Cela ne signifie évidemment pas qu’il faut privilégier les animaux issus des élevages industriels, qui sont source de bien d’autres problèmes environnementaux. Ce constat ne se limite pas aux produits de l’agriculture. Pour les amoureux du bon pain, sachez que la boulangerie industrielle concentrée dans des usines spécialisées produit moins de GES au kilo de pain qu’un boulanger artisanal. En fait, par le jeu des économies d’échelle, l’industrialisation et la concentration des activités économiques favorisent systématiquement la diminution des émissions de GES, ce qui peut aller à l’encontre d’autres objectifs, particulièrement ceux liés au développement d’une économie diversifiée et harmonieusement répartie sur tout le territoire.

Le second problème concerne les viandes désignées comme émettant moins de gaz à effet de serre (GES). Pour aller vite, disons que porcs et volailles affichent de ce point de vue des bilans carbone nettement meilleurs que tous les herbivores polygastriques, comme les vaches et les moutons. Cela vient beaucoup du méthane produit par ces animaux pendant leur digestion. Malheureusement, cette désignation par les espèces masque les profondes différences pouvant exister entre les systèmes d’élevage. Porcs et volailles sont nourris avec des « moulées » composées de céréales (comme le blé ou le maïs) et d’oléo protéagineux (comme le soya ou le pois). Tous ces produits sont cultivés sur des terres arables et pourraient être consommés directement par les humains. Les herbivores, lorsqu’ils sont élevés selon leur physiologie, consomment de l’herbe. Dans de nombreux endroits sur la planète, cette herbe pousse sur des terres peu fertiles ou trop pentues (dans le cas des montagnes), qui ne sauraient être labourées pour produire d’autre chose. À ce titre, il n’y a pas d’équation simple indiquant que, si chaque habitant consomme moins de viande, cela va libérer des hectares pour cultiver des céréales, des légumineuses ou des fruits. Par ailleurs, le bilan agroécologique global des surfaces de prairie naturelle, en matière de durabilité des sols, d’utilisation d’engrais, de pesticides, ou encore de biodiversité, est infiniment meilleur que la production intensive de maïs ou de soja, quand bien même ce maïs et ce soja viennent nourrir des poulets dont l’empreinte carbone est plus faible.
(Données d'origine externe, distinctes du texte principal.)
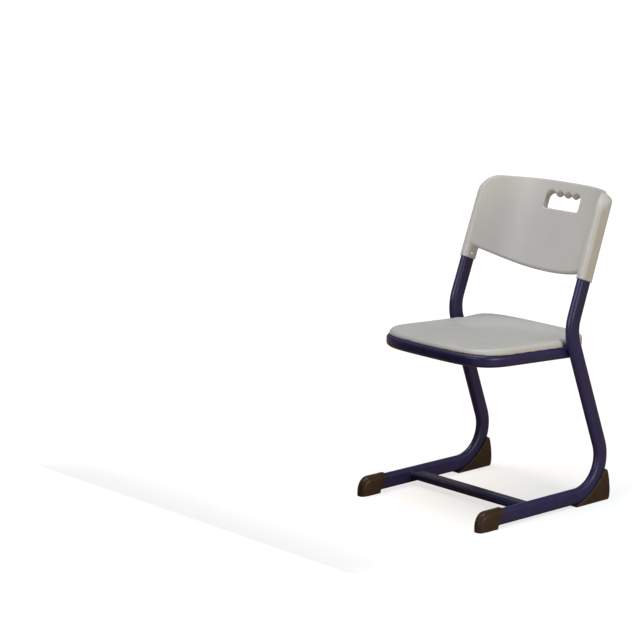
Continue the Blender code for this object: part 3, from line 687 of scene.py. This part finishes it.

L’indicateur des émissions de GES, pris isolément, présente donc les mêmes inconvénients que tout indicateur unique. De la même façon que le PIB reflète mal la complexité du développement socioéconomique, le bilan carbone ne peut être à lui seul une boussole de nos actions. L’indispensable transition agroécologique ne passera pas par la substitution des élevages d’herbivores par la culture de légumes, mais par un inventaire critique et transversal des systèmes de production en vigueur et par la valorisation de systèmes agricoles diversifiés.